The Brihadaranyaka and the Contemporary Inquiry
The Brihadaranyaka Upanishad’s engagement with gender is worth noting. Maitreyi and Gargi are not exceptions in this text. They are its most philosophically acute interlocutors. Maitreyi refuses the path of conventional wealth because she understands what it cannot give. Gargi presses the inquiry to the point where Yajnavalkya warns her she has reached the edge of what question-and-answer can contain. Both women are presented as models of genuine inquiry, not as supporting characters.
This matters for contemporary seekers because the Upanishadic tradition has sometimes been misrepresented as a tradition for a particular kind of person: male, renunciant, caste-privileged. The Brihadaranyaka’s own dialogues resist this narrowing. The forest setting of its inquiry was explicitly a site away from the hierarchies of the Vedic social order. The truth the text is investigating is available to anyone willing to press the question.
For seekers working with the Advaita and Buddhist traps of binary thinking, the Brihadaranyaka is a useful corrective. Its neti neti method is not a denial of everything. It is a refusal to allow any particular thing to stand in for the Self. The method requires considerable intellectual discipline. Every time the mind settles on an identification, the text dislodges it. This is not nihilism. When the process is complete, what remains is not nothing. It is the one thing that could not be dislodged because it was doing the dislodging.

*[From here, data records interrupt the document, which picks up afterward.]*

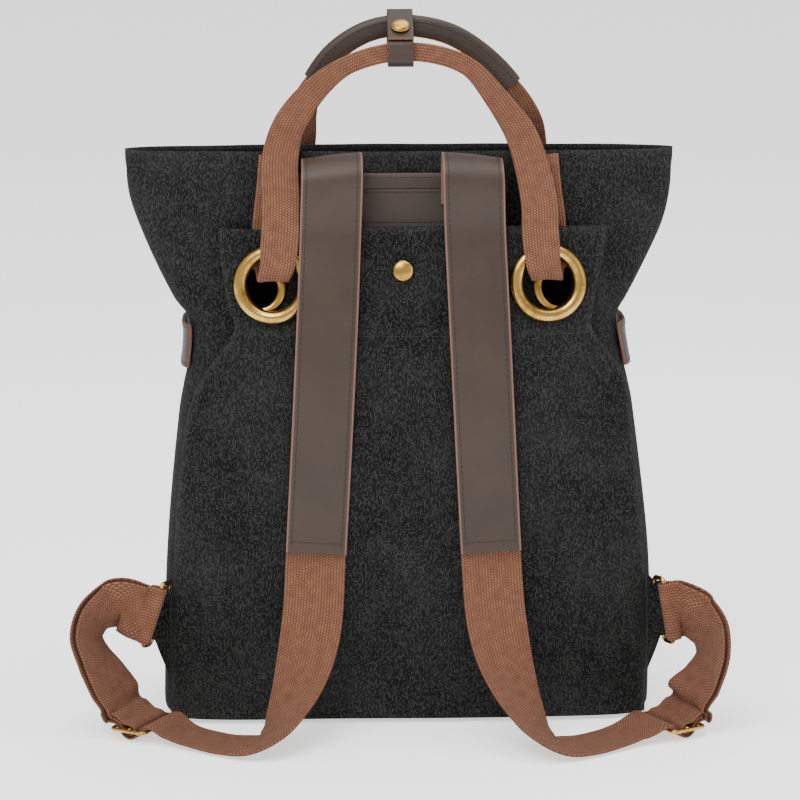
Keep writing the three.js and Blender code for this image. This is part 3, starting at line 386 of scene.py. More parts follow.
def square_round():
    """Points round the square from -1 to 1, evenly along each side, starting at the middle of the far side."""
    across = np.linspace(-1, 1, FACE_COLUMNS, endpoint=False)
    along = np.linspace(-1, 1, GUSSET_COLUMNS, endpoint=False)
    x = np.concatenate([across, np.ones(GUSSET_COLUMNS), -across, -np.ones(GUSSET_COLUMNS)])
    y = np.concatenate([-np.ones(FACE_COLUMNS), along, np.ones(FACE_COLUMNS), -along])
    return np.roll(x, SEAM_COLUMN), np.roll(y, SEAM_COLUMN)


def body_swell(x, y, z):
    """How far the cloth stands out of its smooth form: the rim's hem, the dent beside the panel, and slow waves."""
    hem = HEM_PROUD * ramp(BODY_HEIGHT - RIM_HEM, BODY_HEIGHT - RIM_HEM + 0.0012, z)
    dents = dented(x, z, BODY_DENTS) * (y < 0) + dented(y, z, GUSSET_DENTS) * (np.abs(x) > 0.12)
    broad = BROAD_WAVE * np.sin(41 * x + 1.3) * np.sin(23 * z + 17 * y + 0.4)
    narrow = NARROW_WAVE * np.sin(83 * x - 31 * z + 2.0)
    return hem - dents + (broad + narrow) * (0.5 + ramp(WAVES_GROW_FROM, BODY_HEIGHT, z))


def body_points():
    """Rings from the middle of the base outwards, round its edge and up to the rim, each a superellipse."""
    cx, cy = square_round()
    base = np.linspace(0.06, 1, 14)[:-1] ** 0.8
    bend = np.radians(np.linspace(0, 90, 9))
    climb = np.linspace(BASE_ROUND, BODY_HEIGHT, BODY_LEVELS)[1:]
    height = np.concatenate([0 * base, BASE_ROUND * (1 - np.cos(bend)), climb])
    inset = np.concatenate([0 * base + BASE_ROUND, BASE_ROUND * (1 - np.sin(bend)), 0 * climb])
    scale = np.concatenate([base, np.ones(len(bend) + len(climb))])
    half, lean, depth, square = (v[:, None] for v in form_at(height))
    norm = (np.abs(cx) ** square + np.abs(cy) ** square) ** (1 / square)
    x = lean + scale[:, None] * (half - inset[:, None]) * cx / norm
    y = scale[:, None] * (depth - inset[:, None]) * cy / norm
    z = np.repeat(height[:, None], len(cx), 1)
    out = unit(np.stack([cx * depth, cy * half, 0 * z], -1))
    swell = np.where(z > BASE_ROUND, body_swell(x, y, z), 0)
    points = np.stack([x, y, z], -1) + out * swell[..., None]
    girth = run_along(points, 1)
    girth = girth - girth[:, NEAR_COLUMN:NEAR_COLUMN + 1]
    rise = run_along(points[:, NEAR_COLUMN:NEAR_COLUMN + 1], 0)
    return points, np.stack([girth, np.repeat(rise, len(cx), 1)], -1)


def punch(points, faces, uv, centres, radius, near):
    """Takes out the faces inside each circle seen along Y and moves the hole's edge points out to the circle."""
    flat = points.reshape(-1, 3).copy()
    keep = np.ones(len(faces), dtype=bool)
    for x, z in centres:
        away = np.hypot(flat[:, 0] - x, flat[:, 2] - z)
        inside = (away < radius) & near(flat)
        keep &= ~inside[faces].any(axis=1)
    for x, z in centres:
        away = np.hypot(flat[:, 0] - x, flat[:, 2] - z)
        lost = np.unique(faces[~keep])
        held = np.intersect1d(lost, np.unique(faces[keep]))
        rim = held[(away[held] < radius * 1.6) & near(flat[held])]
        pull = radius / away[rim]
        flat[rim, 0] = x + (flat[rim, 0] - x) * pull
        flat[rim, 2] = z + (flat[rim, 2] - z) * pull
    faces = faces[keep]
    used = np.unique(faces)
    renumber = np.full(len(flat), -1)
    renumber[used] = np.arange(len(used))
    return flat[used], renumber[faces], uv.reshape(-1, 2)[used]


def paint_wear(piece, wear):
    """Stores how worn the cloth is, from 0 to 1."""
    store(piece, "wear", np.clip(wear, 0, 1))


EYELET_ROOM = 0.002
SEAM_JUMP = 0.3
body_grid, body_uv = body_points()
levels, around = body_grid.shape[:2]
eyelets = [(GROMMET_SHIFT + sign * EYELET_SPREAD / 2, EYELET_HEIGHT) for sign in (-1, 1)]
body_faces = grid_faces(levels, around, True)
points, faces, uv = punch(
    body_grid, body_faces, body_uv, eyelets, EYELET_HOLE / 2 + EYELET_ROOM, lambda p: p[:, 1] < 0
)
centre = len(points)
points = np.vstack([points, [[body_grid[0, :, 0].mean(), 0, 0]]])
uv = np.vstack([uv, [[0, 0]]])
fan = [(centre, (j + 1) % around, j) for j in range(around)]
bag = make_piece("bag", points, faces, body_canvas, uv, fan)

# The faces on the far seam run from the cloth's left end to its right end:
# their places on the cloth are moved to the right end.
cloth_places = np.empty(2 * len(bag.data.loops), dtype=np.float32)
bag.data.uv_layers[0].data.foreach_get("uv", cloth_places)
corners = cloth_places[: 8 * len(faces)].reshape(-1, 4, 2)
across_seam = np.ptp(corners[..., 0], axis=1) > SEAM_JUMP
corners[across_seam, :, 0] = np.abs(corners[across_seam, :, 0])
bag.data.uv_layers[0].data.foreach_set("uv", cloth_places)
body_height = points[:, 2]
paint_wear(bag, 0.9 * hump(body_height, BODY_HEIGHT, 0.0035) + 0.5 * hump(body_height, BODY_HEIGHT - RIM_HEM, 0.002))
thicken(bag, CANVAS, -1, True)
settle(bag, "canvas", "bag_body", "bag_base")

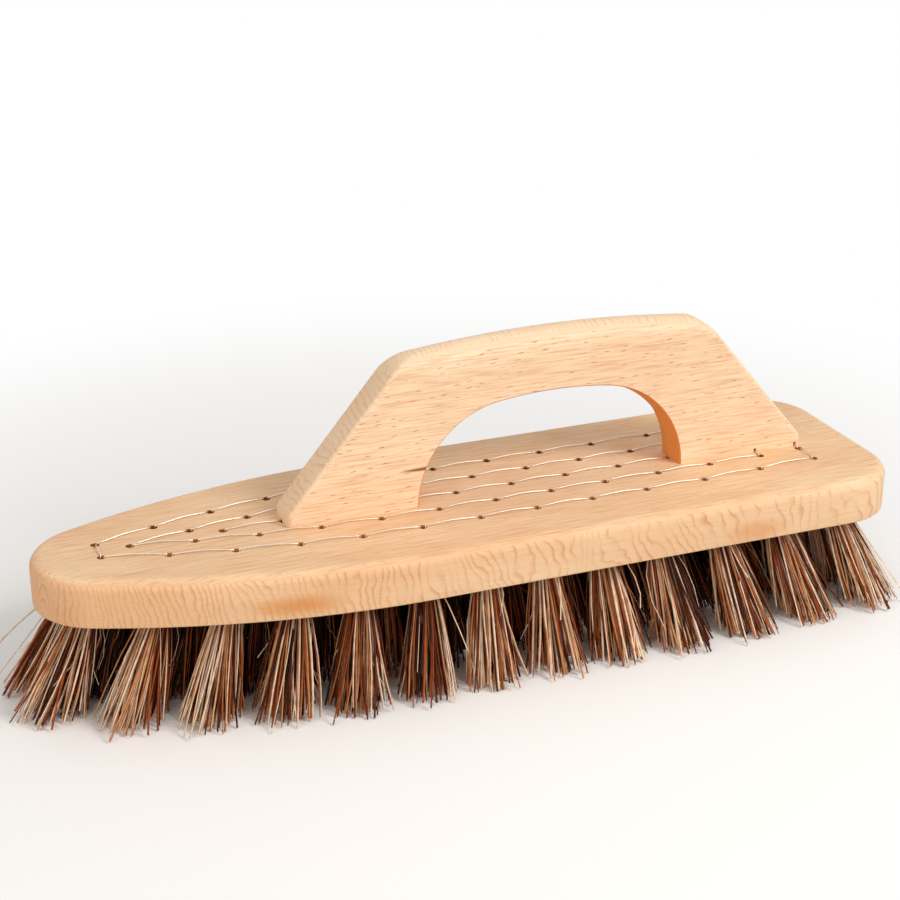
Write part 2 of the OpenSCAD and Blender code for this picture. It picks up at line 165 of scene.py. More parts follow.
class ScrubTufts(bpy.types.PropertyGroup):
    trim: length("Trim", "Length of the bristles below the block", 0.032)
    fibres: IntProperty(name="Fibres", description="Fibres in each tuft", default=160, min=20)
    root_radius: length("Root radius", "Radius of the bundle in its hole", 0.0029)
    fan_radius: length("Fan radius", "Radius of the tuft at its tips", 0.0088)
    spread: length("Spread", "Height at which the lines of the sideways fan meet", 0.050)
    sunk: length("Sunk", "How far a fibre starts inside its hole", 0.003)
    girth: length("Fibre thickness", "Thickness of the thickest fibres", 0.00104)
    uneven: length("Unevenness", "How far the cut tips end above the plane", 0.0026)
    lowest: length("Lowest tip", "How far the lowest tips stay above the plane", 0.0003)
    wander: length("Wander", "How far a tip strays from its place in the fan", 0.0034)
    bend: length("Bend", "How far a fibre bows from straight", 0.0026)
    stray_share: FloatProperty(name="Stray share", default=0.05, min=0, max=1,
                               description="Share of fibres that stand away from their tuft")
    stray_reach: length("Stray reach", "How far a stray fibre stands away", 0.0075)
    stray_rise: length("Stray rise", "How far above the plane a stray may end", 0.018)


class ScrubWire(bpy.types.PropertyGroup):
    thick: length("Thickness", "Diameter of the draw wire", 0.00045)
    arch: length("Arch", "Height of the wire's middle between two holes", 0.0008)
    gap: length("Groove gap", "Clearance of a wire in the grooves under the grip", 0.00025)
    leg: length("Leg", "Half the width of the wire's loop at the fold", 0.0007)


class ScrubFinish(bpy.types.PropertyGroup):
    beech: colour("Beech", "Body colour of the sanded beech", "#EAC197")
    beech_pale: colour("Pale beech", "Colour of the paler early wood", "#F6D7B0")
    # painted shade: the orange of the opening's shaded wall, also mixed into the block's side and
    # nose faces
    beech_painted_shade: colour("Deep beech", "Colour of the opening's sawn wall", "#E09048")
    # painted shade: the dark brown inside the drilled holes
    drilled: colour("Drilled beech", "Colour of the walls of the drilled holes", "#B06A34")
    grip: colour("Grip", "Body colour of the sanded grip", "#F3D2AE")
    grip_pale: colour("Pale grip", "Colour of the grip's paler early wood", "#FAE1C0")
    beech_line: colour("Ring line", "Colour of the late wood lines", "#CC7A3A")
    ray: colour("Ray fleck", "Colour of the ray flecks", "#B06C33")
    heart: colour("Heart streak", "Colour of the one long brown streak", "#8F4C18")
    patch: colour("Patch", "Colour of the warmer patches on the block's edge", "#DC9250")
    fibre_black: colour("Black fibre", "Darkest fibres", "#32140A")
    fibre_brown: colour("Brown fibre", "Brown fibres", "#64290F")
    fibre_rust: colour("Rust fibre", "Red-brown fibres", "#B25A28")
    fibre_tan: colour("Tan fibre", "Tan fibres", "#DFA36E")
    fibre_cream: colour("Cream fibre", "Cream fibres", "#FCDFC2")
    wire: colour("Wire", "Colour of the draw wire", "#E8D8C6")
    screw: colour("Screw", "Colour of the zinc-plated screws", "#B9BABB")
    floor: colour("Floor", "Colour of the floor", "#F4F4F3")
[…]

The prayer in verse 1.3.28, one of the most widely known prayers in the Hindu tradition, comes from the Brihadaranyaka: lead me from untruth to truth, from darkness to light, from death to immortality. In the context of the full Upanishad, these three movements are the same movement: the recognition of the Self as the truth, as the light, as the immortal. The prayer is not directed at an external deity. It is awareness addressing itself, acknowledging the direction of the inquiry. In the context of the entire Brihadaranyaka, it is both a beginning and a conclusion.